A lot of what you have written about resonates with me. I feel a little under qualified to have an opinion at this stage, being the relative noob that I am. My thinking is along the following lines.
If we accept as axiomatic that the objective is to grow the steem community, by rewarding content, then:

  1. The single greatest obstacle to retention of new signups is the irrelevance of their views. This occurs at two levels. Firstly, because they have no reputation score, exposure or track record, it will be the exception to the rule that the content of their post will be valued for its worth within the period that matters. Secondly, their curation inputs are relatively worthless (they have no SP). As a consequence, generations of new users must wait increase of their SP, which, unless money is invested, depends on their recognition. Its a vicious circle.
  2. Steemit rewarding systems are created to be stake based. The bigger one’s stake, the greater the influence - and hence the emergence of whales. Its a classical early adopter and capital accumulation type consequence.

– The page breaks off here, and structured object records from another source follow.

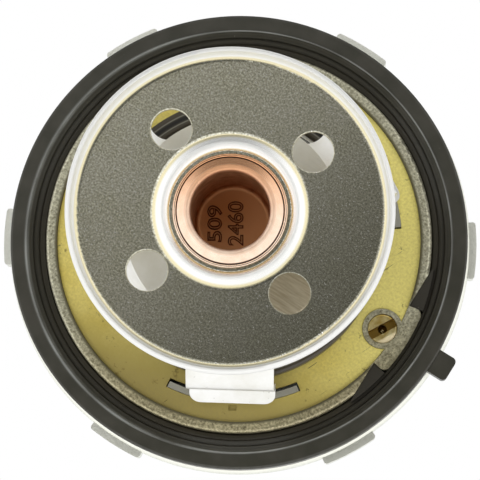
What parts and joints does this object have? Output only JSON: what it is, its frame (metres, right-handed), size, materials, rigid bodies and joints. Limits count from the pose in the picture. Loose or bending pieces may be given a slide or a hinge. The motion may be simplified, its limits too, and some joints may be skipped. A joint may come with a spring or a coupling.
{
  "type": "engine thermostat",
  "caption": "Wax-capsule engine thermostat in a cast housing, with a ribbed rubber seal, sprung main valve, perforated bypass disc and slotted air vent.",
  "frame": {"origin": "centre of the gasket's flat sealing face", "axes": "+Z along the valve's axis, out of the housing and into the engine; +X through the air vent and the gasket's locating tab"},
  "size_m": [0.0714, 0.0708, 0.0777],
  "materials": {
    "cast_aluminium": "rough cast",
    "seal_rubber": "moulded",
    "plate_brass": "dull rolled",
    "frame_steel": "polished",
    "disc_steel": "mottled flat with polished edges",
    "spring_steel": "drawn wire",
    "capsule_copper": "drawn copper",
    "turned_brass": "turned",
    "piston_steel": "ground",
    "wax": "waxy",
    "white_washer": "smooth"
  },
  "bodies": {
    "casing": {"housing": "cast_aluminium", "outlet_neck": "cast_aluminium", "piston_bridge": "cast_aluminium", "housing_gasket": "seal_rubber", "flange_plate": "plate_brass", "frame": "frame_steel", "piston": "piston_steel", "piston_seat": "piston_steel", "vent_body": "turned_brass", "main_spring": "spring_steel"},
    "valve": {"main_valve": "frame_steel", "valve_seal": "seal_rubber", "capsule_cup": "capsule_copper", "capsule_guide": "turned_brass", "back_up_washer": "white_washer", "rubber_sleeve": "seal_rubber", "wax_charge": "wax", "bypass_spring_seat": "frame_steel", "retaining_ring": "capsule_copper", "bypass_spring": "spring_steel"},
    "bypass": {"bypass_disc": "disc_steel"},
    "ball": {"vent_ball": "piston_steel"}
  },
  "joints": [
    {"name": "valve_stroke", "type": "slide", "parent": "casing", "child": "valve", "axis": [0, 0, 1], "range_m": [0, 0.008], "stiffness_N_per_m": 2000, "springref_m": -0.012, "deforming": ["main_spring"]},
    {"name": "bypass_slide", "type": "slide", "parent": "valve", "child": "bypass", "axis": [0, 0, 1], "range_m": [-0.003, 0], "stiffness_N_per_m": 400, "springref_m": 0.004, "deforming": ["bypass_spring"]},
    {"name": "vent_ball_lift", "type": "slide", "parent": "casing", "child": "ball", "axis": [0, 0, 1], "range_m": [0, 0.0009]}
  ]
}
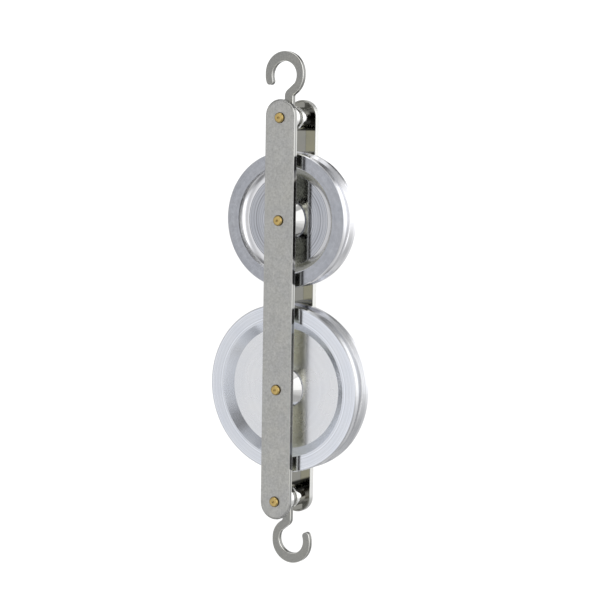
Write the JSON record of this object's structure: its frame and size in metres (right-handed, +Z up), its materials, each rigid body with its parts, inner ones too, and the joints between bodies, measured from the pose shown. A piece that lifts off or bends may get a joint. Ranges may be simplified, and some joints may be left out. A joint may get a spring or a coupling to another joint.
{
  "type": "in-line pulley block",
  "caption": "In-line pulley block for demonstrating mechanical advantage: a smaller and a larger grooved sheave between parallel side plates, with a pivoting flat hook at each end.",
  "frame": {"origin": "saddle of the top hook, where a ring or nail bears, in the middle plane between the side plates", "axes": "+Z up along the plates towards the top hook, +X to the right across the plates, +Y away from the front plate along the pins"},
  "size_m": [0.05, 0.0162, 0.1521],
  "materials": {
    "plate_steel": "fine-blasted plated steel, satin, brighter on the edges",
    "hook_steel": "fine-blasted plated steel, satin",
    "pin_brass": "turned brass, satin",
    "small_sheave_aluminium": "turned aluminium with fine concentric lines, cool grey",
    "large_sheave_aluminium": "fine turned aluminium, satin, light",
    "spacer_bright": "bright turned steel",
    "bush_brass": "turned bearing brass"
  },
  "bodies": {
    "top_hook": {"top_hook": "hook_steel"},
    "frame": {"front_plate": "plate_steel", "rear_plate": "plate_steel", "top_pin": "pin_brass", "small_axle": "pin_brass", "large_axle": "pin_brass", "bottom_pin": "pin_brass", "small_bush": "bush_brass", "large_bush": "bush_brass", "small_front_spacer": "spacer_bright", "small_rear_spacer": "spacer_bright", "large_front_spacer": "spacer_bright", "large_rear_spacer": "spacer_bright", "top_front_spacer": "spacer_bright", "top_rear_spacer": "spacer_bright", "bottom_front_spacer": "spacer_bright", "bottom_rear_spacer": "spacer_bright"},
    "small_sheave": {"small_sheave": "small_sheave_aluminium"},
    "large_sheave": {"large_sheave": "large_sheave_aluminium"},
    "bottom_hook": {"bottom_hook": "hook_steel"}
  },
  "joints": [
    {"name": "frame_swing", "type": "hinge", "parent": "top_hook", "child": "frame", "pos_m": [0.00228, 0, -0.01655], "axis": [0, 1, 0], "range_deg": [-125, 105]},
    {"name": "small_sheave_spin", "type": "hinge", "parent": "frame", "child": "small_sheave", "pos_m": [0.00228, 0, -0.04635], "axis": [0, 1, 0], "continuous": true},
    {"name": "large_sheave_spin", "type": "hinge", "parent": "frame", "child": "large_sheave", "pos_m": [0.00228, 0, -0.09625], "axis": [0, 1, 0], "continuous": true},
    {"name": "bottom_hook_swing", "type": "hinge", "parent": "frame", "child": "bottom_hook", "pos_m": [0.00228, 0, -0.12975], "axis": [0, 1, 0], "range_deg": [-95, 115]}
  ]
}
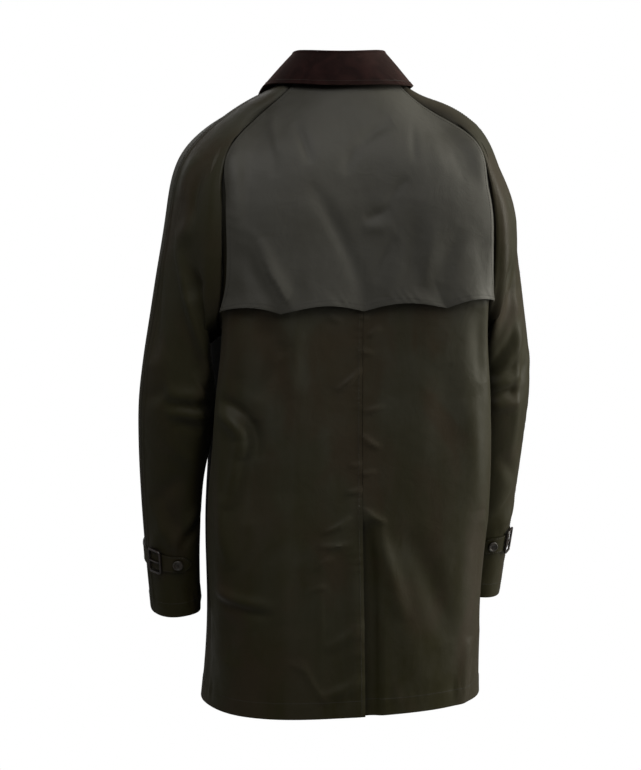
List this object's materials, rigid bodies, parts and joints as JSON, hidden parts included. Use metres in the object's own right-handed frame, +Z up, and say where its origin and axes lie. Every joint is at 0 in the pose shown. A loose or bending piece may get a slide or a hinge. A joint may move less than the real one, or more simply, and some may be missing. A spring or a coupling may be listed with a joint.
{
  "type": "trench coat",
  "caption": "Hollow three-quarter waxed coat in its wearer's pose: raglan sleeves, corduroy collar, scalloped storm cape, centre back vent and buckled cuff straps.",
  "frame": {"origin": "middle of the neck opening, at the height of the collar seam at the centre back, where the wearer's neck and shoulders carry the coat", "axes": "+Z up the wearer's spine; -Y the way the coat faces, so the back is towards +Y; +X towards the wearer's left sleeve"},
  "size_m": [0.5608, 0.3102, 0.9098],
  "materials": {
    "waxed_cotton": "dark olive waxed cotton, low uneven wax sheen",
    "waxed_cotton_rubbed": "the same cotton with a greyer bloom of wax",
    "corduroy": "dark brown fine-rib corduroy",
    "horn": "dark brown imitation horn",
    "buckle": "dark brown moulded frame"
  },
  "bodies": {
    "root": {"back_left": "waxed_cotton", "back_right": "waxed_cotton", "front_left": "waxed_cotton", "front_right": "waxed_cotton", "sleeve_back_left": "waxed_cotton", "sleeve_back_right": "waxed_cotton", "sleeve_front_left": "waxed_cotton", "sleeve_front_right": "waxed_cotton", "cuff_strap_left": "waxed_cotton", "cuff_strap_right": "waxed_cotton", "storm_cape": "waxed_cotton_rubbed", "collar_stand": "corduroy", "collar_fall": "corduroy", "buckle_left": "buckle", "buckle_right": "buckle", "buckle_prong_left": "buckle", "buckle_prong_right": "buckle", "cuff_button_left": "horn", "cuff_button_right": "horn", "front_button_1": "horn", "front_button_2": "horn", "front_button_3": "horn", "front_button_4": "horn"}
  },
  "joints": []
}
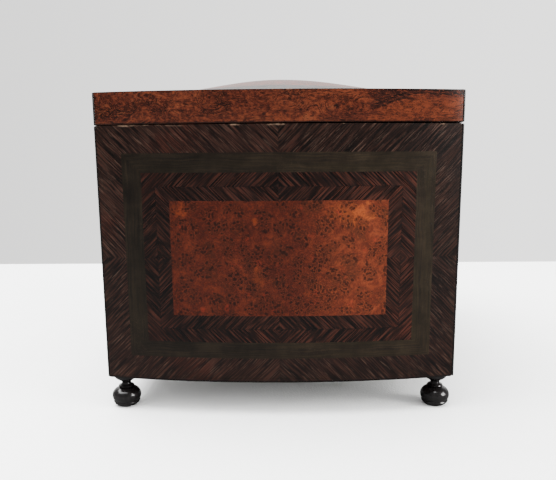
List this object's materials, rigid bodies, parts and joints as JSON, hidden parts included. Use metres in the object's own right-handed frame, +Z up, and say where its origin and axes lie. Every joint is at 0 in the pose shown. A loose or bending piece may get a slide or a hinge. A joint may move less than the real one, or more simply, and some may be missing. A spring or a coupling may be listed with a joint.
{
  "type": "marquetry puzzle casket",
  "caption": "Bow-sided veneered casket with a hinged domed lid, lock and key, turned feet and a secret base drawer freed by a turning foot.",
  "frame": {"origin": "under the middle of the whole object, key and hinges included, at the level of the feet's undersides", "axes": "+Z up, +X along the length, front with the lock faces -Y, hinges at +Y"},
  "size_m": [0.3126, 0.2466, 0.2038],
  "materials": {
    "carcass_wood": "satin",
    "drawer_wood": "satin",
    "rosewood_crossband": "gloss",
    "green_stained_wood": "gloss",
    "chevron_rosewood": "gloss",
    "burr_thuya": "gloss",
    "rim_burr": "gloss",
    "ebonised_wood": "gloss",
    "velvet": "matte",
    "satin": "satin",
    "brass": "polished",
    "dark_brass": "satin",
    "key_steel": "satin"
  },
  "bodies": {
    "case": {"bottom_board": "carcass_wood", "false_bottom": "carcass_wood", "front_board": "carcass_wood", "back_board": "carcass_wood", "left_end_board": "carcass_wood", "right_end_board": "carcass_wood", "front_runner": "carcass_wood", "back_runner": "carcass_wood", "corner_stringings": "ebonised_wood", "front_crossband": "rosewood_crossband", "front_green_band": "green_stained_wood", "front_chevron_band": "chevron_rosewood", "front_burr_panel": "burr_thuya", "back_crossband": "rosewood_crossband", "back_green_band": "green_stained_wood", "back_chevron_band": "chevron_rosewood", "back_burr_panel": "burr_thuya", "left_crossband": "rosewood_crossband", "left_green_band": "green_stained_wood", "left_chevron_band": "chevron_rosewood", "left_burr_panel": "burr_thuya", "right_crossband": "rosewood_crossband", "right_green_band": "green_stained_wood", "right_chevron_band": "chevron_rosewood", "right_burr_panel": "burr_thuya", "floor_lining": "velvet", "wall_linings": "velvet", "hinge_lower_leaves": "brass", "hinge_lower_screws": "brass", "hinge_pins": "dark_brass", "lock_case": "brass", "escutcheon": "brass", "foot_front_left": "ebonised_wood", "foot_back_left": "ebonised_wood", "foot_back_right": "ebonised_wood"},
    "lid": {"lid_front_rim": "carcass_wood", "lid_back_rim": "carcass_wood", "lid_left_rim": "carcass_wood", "lid_right_rim": "carcass_wood", "lid_rim_veneer": "rim_burr", "lid_corner_stringings": "ebonised_wood", "lid_top_panel": "carcass_wood", "lid_top_crossband": "rosewood_crossband", "lid_top_green_band": "green_stained_wood", "lid_top_chevron_band": "chevron_rosewood", "lid_top_burr": "burr_thuya", "lid_lining": "satin", "hinge_upper_leaves": "brass", "hinge_upper_screws": "brass", "lock_link_plate": "brass"},
    "turning_foot": {"foot_front_right": "ebonised_wood", "turn_button": "dark_brass"},
    "secret_drawer": {"drawer_front": "carcass_wood", "drawer_front_veneer": "rosewood_crossband", "drawer_sides": "drawer_wood", "drawer_back": "drawer_wood", "drawer_floor": "drawer_wood"},
    "lock_bolt": {"lock_bolt": "brass"},
    "key": {"key": "key_steel"}
  },
  "joints": [
    {"name": "lid_hinge", "type": "hinge", "parent": "case", "child": "lid", "pos_m": [0, 0.1197, 0.16465], "axis": [-1, 0, 0], "range_deg": [0, 95]},
    {"name": "key_turn", "type": "hinge", "parent": "case", "child": "key", "pos_m": [0, -0.0863, 0.141], "axis": [0, -1, 0], "range_deg": [0, 90]},
    {"name": "bolt_slide", "type": "slide", "parent": "case", "child": "lock_bolt", "axis": [1, 0, 0], "range_m": [0, 0.004]},
    {"name": "foot_turn", "type": "hinge", "parent": "case", "child": "turning_foot", "pos_m": [0.13468, -0.07598, 0.02], "axis": [0, 0, -1], "range_deg": [0, 90]},
    {"name": "drawer_slide", "type": "slide", "parent": "case", "child": "secret_drawer", "axis": [1, 0, 0], "range_m": [0, 0.15]}
  ],
  "couplings": [
    {"joint": "key_turn", "follows": "bolt_slide", "rad_per_m": 392.69}
  ]
}
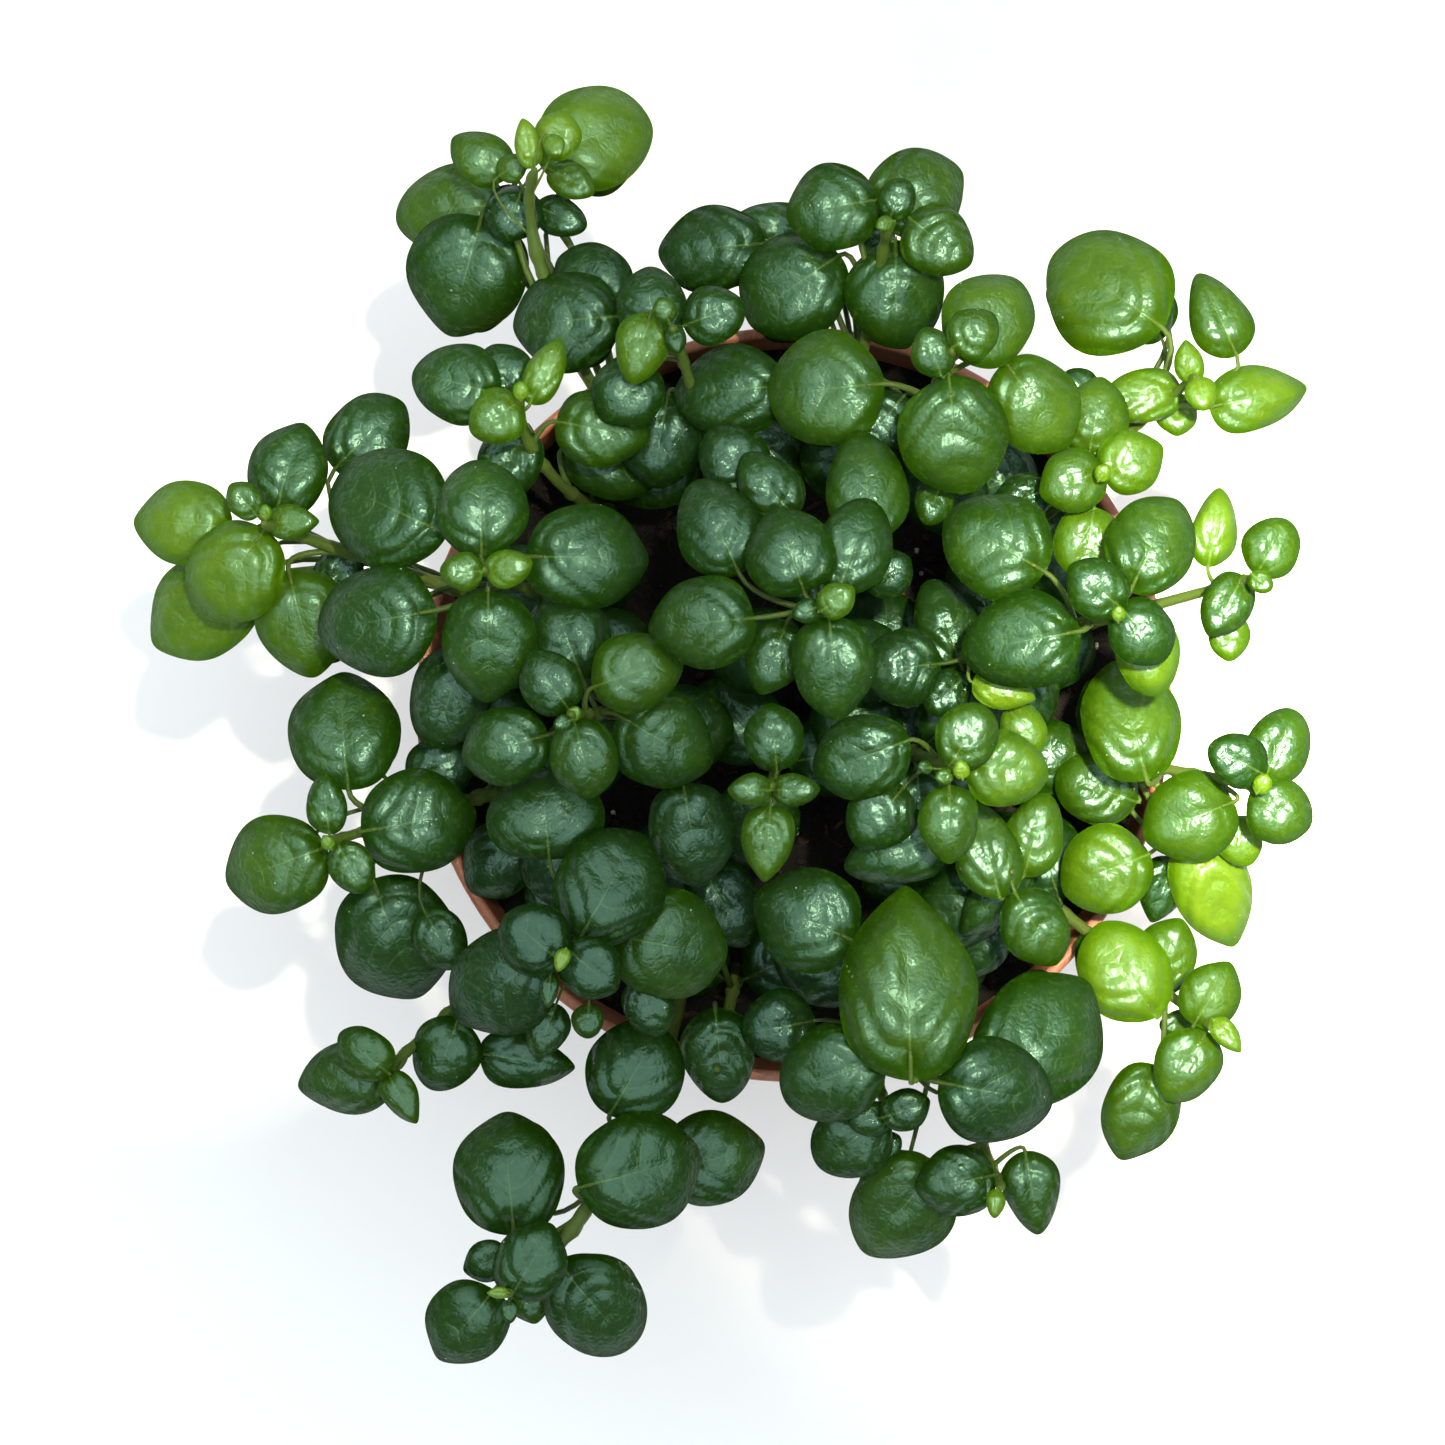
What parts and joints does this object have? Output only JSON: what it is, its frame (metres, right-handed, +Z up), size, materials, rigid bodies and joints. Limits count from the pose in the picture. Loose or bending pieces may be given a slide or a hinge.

  3. The present proposal underway (to reduce whale power) will not undo early adopter preferential position. Given the size of their headstart, the gap will only widen over time - perhaps not as fast. This does not speak to a retention of new entrants; it only appeases the consciences of those who have got out ahead first.
  4. If we are serious about attracting and retaining new entrants, we must make it more attractive by rewarding them directly. (participants that keep telling themselves that they remain on the site because they like to write, irrespective of the rewards, are administering a placebo. Rationally they should stay on reddit and Facebook.)
  5. This can be achieved through an incentive, e.g. rewards paid out after writing 5, 10 and 20 articles of longer than 500 words (30, 60, 90 comments/replies longer than 50 words); rewards being allocated when you reach 50, 100, 250, 500 up votes that are not bots; rewards for stimulating debate and commentary of 10/20/50 comments.
  6. Further, by opting for a system that gives new entrants a greater weighting in their curation roles. My up-votes currently count for nothing. Its pointless me reading critically for content. I can’t reward the author meaningfully.
  7. Put a ceiling on any single payout an article can earn. Say $500. Earnings above this are a windfall to the community that we all bask in by receiving an after-glow distribution of steempower, provided you have been active on your account in the last week.

I am still thinking through this, and am obviously alive to objections, both idealogical and practical. But capturing it here has been a start. Thanks for triggering that start!